Many of the hybrid only models will also likely come as a plug in hybrid with a bigger battery, according to the Reuters sources.
Toyota’s effort to convert all or almost all of its North American model line to hybrid only vehicles had not previously been reported, the news agency noted.
Reuters said the automaker’s hybrid strategy aimed to solidify its already dominant position in a part of the market which had found a new lease on life as demand for EVs slowed, partly due to their high prices and charging issues.
Apart from two EVs and a fuel cell car on sale in North America, there were currently 31 other Toyota and Lexus models. Eight were already hybrid only and eight available in petrol versions only, Reuters said.
Toyota executives and industry experts told the news agency the hybrid strategy would also give Toyota unique advantages in complying with increasingly tough US carbon emissions restrictions.
As the US lowers pollution limits under regulations announced in March, Toyota’s booming hybrid sales could help the automaker save billions of dollars in regulatory fines and costs while buying it more time to develop EVs or other zero emission vehicles.
The new emissions standards take effect from the 2027 model year and run through 2032.
Christ told Reuters Toyota hadn’t set a deadline for producing an all hybrid lineup while certain models, such as pickups and economy cars, might take longer because of consumer price sensitivity on entry level versions.
Last May, Reuters noted, the automaker showed off a small prototype combustion engines it said could one day run on biofuels or low carbon synthetic petrol and could be paired with hybrid drivetrains.
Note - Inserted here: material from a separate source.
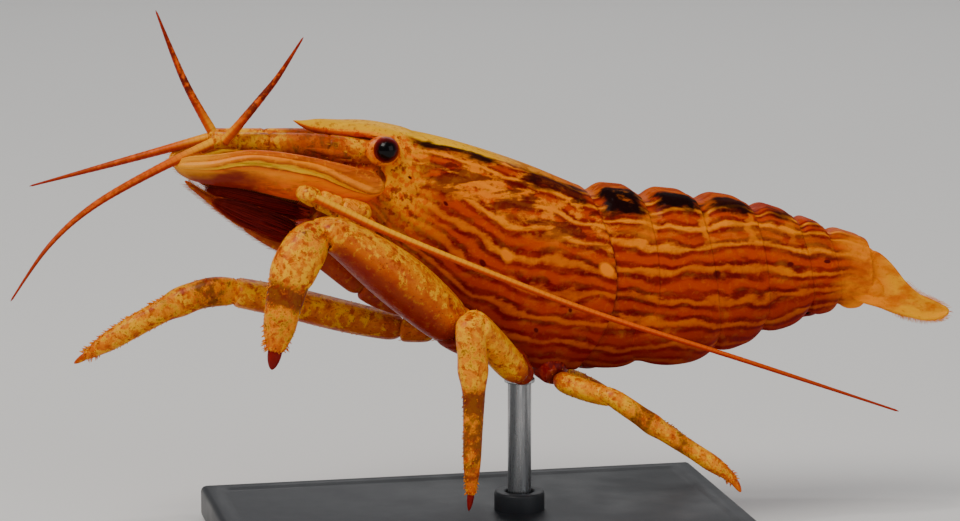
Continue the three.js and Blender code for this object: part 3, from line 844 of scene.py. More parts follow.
rostrum = {"path": [(0, -6.5, 48.3), (0, -9.6, 49.1), (0, -12.3, 49.72), (0, -14.3, 50.02),
                    (0, -17.0, 50.15), (0, -20.4, 50.65), (0, -22.1, 51.25)],
           "heights": [0.45, 0.9, 0.95, 0.95, 0.92, 0.75, 0.1],
           "halves": [2.6, 3.25, 3.4, 2.5, 1.7, 1.0, 0.1]}


def rostrumBlade():
    route = traceRoute(rostrum["path"])

    def keel(share, angle, ring):
        return 1 + 0.22 * bump(0, 0.28, angle) - 0.1 * bump(1.25, 0.4, abs(angle)) * (math.cos(angle) > 0)

    piece = limbTube("rostrumBlade", route, rostrum["heights"], rostrum["halves"], sideCount=28, rings=26,
                     ends=(0.1, 0.05), ripple=keel, squareness=0.85)
    mapAsShell(piece, lambda place, around: (place, 0.06 + 0.34 * easeStep(0.4, 0.62, 2 * abs(around))))
    return finishMesh(piece)


carapace = joinPieces("carapaceShell", [carapaceShell(), rostrumBlade()])
handOver(carapace, "shell", finishes["stripedShell"], "carapace")
for number in range(1, 7):
    handOver(abdomenRing(number), "shell", finishes["stripedShell"], f"abdomen_{number}")
print("shell plates shaped")


# the soft body under the plates, in one skin with the head and the eyestalks

soft = {
    "throat": {"path": [(0, -12.5, 36.6), (0, -6, 30.9), (0, 0, 25.9), (0, 5, 23.6), (0, 10, 23.2)],
               "heights": [1.6, 1.9, 1.9, 1.6, 1.1], "halves": [2.0, 3.2, 3.2, 3.0, 2.0]},
    "nose": {"path": [(0, -11.5, 43.2), (0, -14.5, 44.0), (0, -17.5, 44.9), (0, -21.0, 46.2),
                      (0, -27.0, 47.7)], "heights": [5.4, 4.2, 2.8, 1.8, 0.8],
             "halves": [4.0, 3.2, 2.4, 2.0, 1.3]},
    "belly": [34.4, 29.3, 26.0, 23.5, 22.3, 22.3],   # heights of the plates between the limbs, front to rear
    # roots of the left legs: inner end, outer end, and the half widths there
    "legRoots": [((3.3, 7.2, 22.4), (5.4, 8.3, 20.7), (2.3, 1.6)),
                 ((2.2, 2.2, 25.4), (5.4, 3.0, 23.2), (2.2, 1.5)),
                 ((2.2, -2.0, 27.0), (5.6, -2.0, 25.8), (2.4, 1.8))],
    "eyestalk": ([(1.2, -13.6, 47.2), (3.0, -13.2, 47.9), (4.6, -12.6, 48.2)], [1.3, 1.25, 1.45]),
    "jaws": [([(1.2, -14.5, 41.0), (1.5, -17.0, 40.6), (1.3, -19.2, 41.6)], [1.4, 1.3, 0.6]),
             ([(2.6, -12.6, 39.0), (3.0, -15.4, 39.6), (3.0, -17.6, 40.6)], [1.5, 1.3, 0.7])],
    "meltSize": 0.00034, "softening": 6,
}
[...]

But the main point of scaling down the engine size, according to one of the two Reuters sources familiar with Toyota’s product planning, was to allow it to develop hybrids in a different way. Instead of starting with a petrol car and adding a battery, it planned to start with its new EV platform and add the tiny engines to create a more efficient hybrid option.
According to one of those two sources, the first hybrid based on the new platform and engine would likely be a Corolla plug in hybrid likely to go on sale in China in 2026 and the United States in 2027.
Reuters noted Toyota’s hybrid boom owed to decades of investments in bringing down the cost and boosting the efficiency and performance of its petrol electric powertrains and the technology for a traditional hybrid now typically added less than US$2,000 to a car’s retail price.
In addition, while early hybrids were slow, today’s models often offer more power than their petrol only variants.
Those advances eliminate the two biggest consumer concerns that for years made hybrids largely an automotive niche, accounting for less than 3% of all US sales as recently as 2019. Now they’re at 11.3% and rising, according to the Reuters report. Hybrids accounted for just 9% of Toyota sales in 2018 but 37% as of last June.
Christ told Reuters Toyota expected hybrid sales to keep accelerating. “Next year,” he said, “we definitely will be well over 50% of our total volume.”
Toyota’s US hybrid sales YTD 30 June rose 66% from last year to 438,845 vehicles, the company said, compared with EV sales of just 15,107.